The Most Important Thing Is Transparency
“Both community associations and HOAs, shareholders and owners, have a right to inspect the books and records of the entity -- the monthly statements at a minimum,” says Halper.
When it comes to disclosure of financial information to shareholders and/or non-board residents, experts strongly recommend transparency as the best policy.
“Transparency and full disclosure is always the healthiest way to conduct affairs as a board member,” says Love. “If the board is withholding information and is reluctant to share information ... Why would that be the case? The best run are those that are the most transparent and fully disclose.”

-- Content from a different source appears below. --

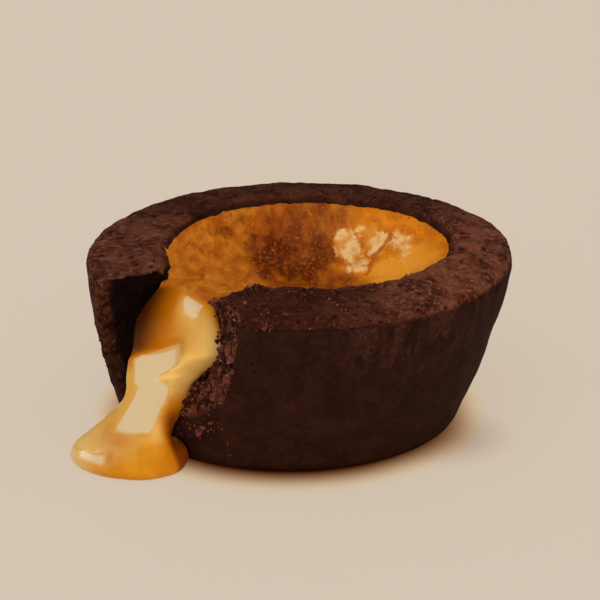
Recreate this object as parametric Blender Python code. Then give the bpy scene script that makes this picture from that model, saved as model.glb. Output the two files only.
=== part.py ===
"""A chocolate lava cake: a small round sponge with a sunken top full of caramel.

The sponge is broken open at its front left, and the caramel runs out there into a
puddle beside it. The frame is metres with +Z up. The origin is the centre of the
sponge's flat base, -Y is the front and +X is to the right. An angle is measured
about +Z from +X, so the front is at 270 degrees.
"""

import math

import bmesh
import bpy
from mathutils import Vector, noise

MM = 0.001

# Where in the noise each kind of relief is taken from
SIDE_SEED = 3.1
RIM_SEED = 8.3
BREAK_SEEDS = (5.7, 9.9)
POOL_SEED = 2.2

# Sponge: overall sizes
HEIGHT = 33.0 * MM
WIDEST_RADIUS = 38.0 * MM
WIDEST_Z = 29.5 * MM
FOOT_RADIUS = 27.4 * MM
OPENING_RADIUS = 26.1 * MM
OPENING_SHIFT = (1.4 * MM, 2.2 * MM)
LEAN = 2.1 * MM

# Sponge: turned outline, from the middle of the base out, up, over and down the hollow
FOOT_OUTLINE = (
    (FOOT_RADIUS, 0.0),
    (29.4 * MM, 0.4 * MM),
    (30.6 * MM, 2.2 * MM),
)
WALL_OUTLINE = (
    (31.4 * MM, 4.6 * MM),
    (33.0 * MM, 9.0 * MM),
    (34.5 * MM, 13.6 * MM),
    (35.7 * MM, 18.2 * MM),
    (36.9 * MM, 22.7 * MM),
    (37.8 * MM, 27.0 * MM),
    (WIDEST_RADIUS, WIDEST_Z),
)
RIM_OUTLINE = (
    (37.4 * MM, 30.5 * MM),
    (35.8 * MM, 31.4 * MM),
    (33.0 * MM, 32.1 * MM),
    (30.0 * MM, 32.8 * MM),
    (27.8 * MM, HEIGHT),
    (OPENING_RADIUS, 32.5 * MM),
    (25.4 * MM, 31.3 * MM),
)
HOLLOW_OUTLINE = (
    (24.8 * MM, 29.2 * MM),
    (23.2 * MM, 25.5 * MM),
    (20.0 * MM, 18.5 * MM),
    (14.0 * MM, 12.6 * MM),
    (7.0 * MM, 10.0 * MM),
)
HOLLOW_FLOOR_Z = 9.3 * MM
SEGMENTS = 80
CURVE_STEPS = 2

# The hollow is wider at the top where the caramel runs out
MOUTH_ANGLE = 217.0
MOUTH_SPREAD = 28.0
MOUTH_WIDENING = 4.1 * MM
MOUTH_LOW_Z = 22.0 * MM
MOUTH_RIM_RADIUS = 34.0 * MM

# The rim is lower at the left and at the back, and it has crumbled beside the break
LEFT_RIM_ANGLE = 185.0
LEFT_RIM_SPREAD = 78.0
LEFT_RIM_LOSS = 0.68
BACK_RIM_ANGLE = 90.0
BACK_RIM_SPREAD = 115.0
BACK_RIM_LOSS = 0.48
CORNER_ANGLE = 230.0
CORNER_SPREAD = 24.0
CORNER_DROP = 2.6 * MM
CORNER_LOW_Z = 23.0 * MM

# Crags of the crust: how wide, and how high
SIDE_CRAG_SIZE = 7.0 * MM
SIDE_CRAG = 0.35 * MM
SIDE_CRAG_LOW_Z = 5.0 * MM
RIM_CRAG_SIZE = 4.2 * MM
RIM_CRAG = 0.75 * MM

# The break: an outline in plan for each height, open to the outside
BREAK_SILL_Z = 8.0 * MM
BREAK_TOP_Z = 40.0 * MM
BREAK_LEVELS = 17
BREAK_POINT_GAP = 2.2 * MM
BREAK_ROUGH_SIDES = (1, 2, 3, 4)
BREAK_CRAG_SIZE = 4.0 * MM
BREAK_CRAG = 0.7 * MM
BREAK_REACH = 55.0 * MM
BREAK_MIDDLE = 40.0 * MM
BREAK_INNER_RIGHT = (-14.4 * MM, -19.6 * MM)
BREAK_OUTER_RIGHT = (-10.6 * MM, -35.0 * MM)
BREAK_INNER_LEFT = (-20.8 * MM, -11.2 * MM)
BREAK_BACK_LEFT = (-25.6 * MM, -10.8 * MM)
BREAK_OUTER_LEFT = (-37.0 * MM, -13.6 * MM)
BREAK_UNDERCUT = 4.0 * MM
BREAK_SLOPE = 7.5 * MM
BREAK_SLOPE_TOP_Z = 25.0 * MM
RUBBLE_TOP_Z = 20.0 * MM
RUBBLE_INNER_RIGHT = (-20.0 * MM, -25.5 * MM)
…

For boards to be successful in their duties, they need to be versed in the financials of their building, and in best practices, sources say.
“An educated board is the best … An interested, educated board. People join for different reasons, some to accomplish a particular project or goal, others because they genuinely care about the building and their neighbors,” says Holtzman. “My life is easier when the board is fully informed … If they carefully read their monthly financial statements and participate in the budget process, that goes a long way.”
Sackstein agrees. “An informed board member is an effective and productive board member.”
To learn more, check out trade shows, read publications and articles that relate to these subjects or attend seminars hosted by the Community Associations Institute (CAI) or any of the numerous association advocacy and educational groups in existence, she encourages. Managing agents can also help.
“Remember you have a fiduciary responsibility to protect the assets of your corporation, not to be the most popular,” she says. “This will often mean tough decisions.”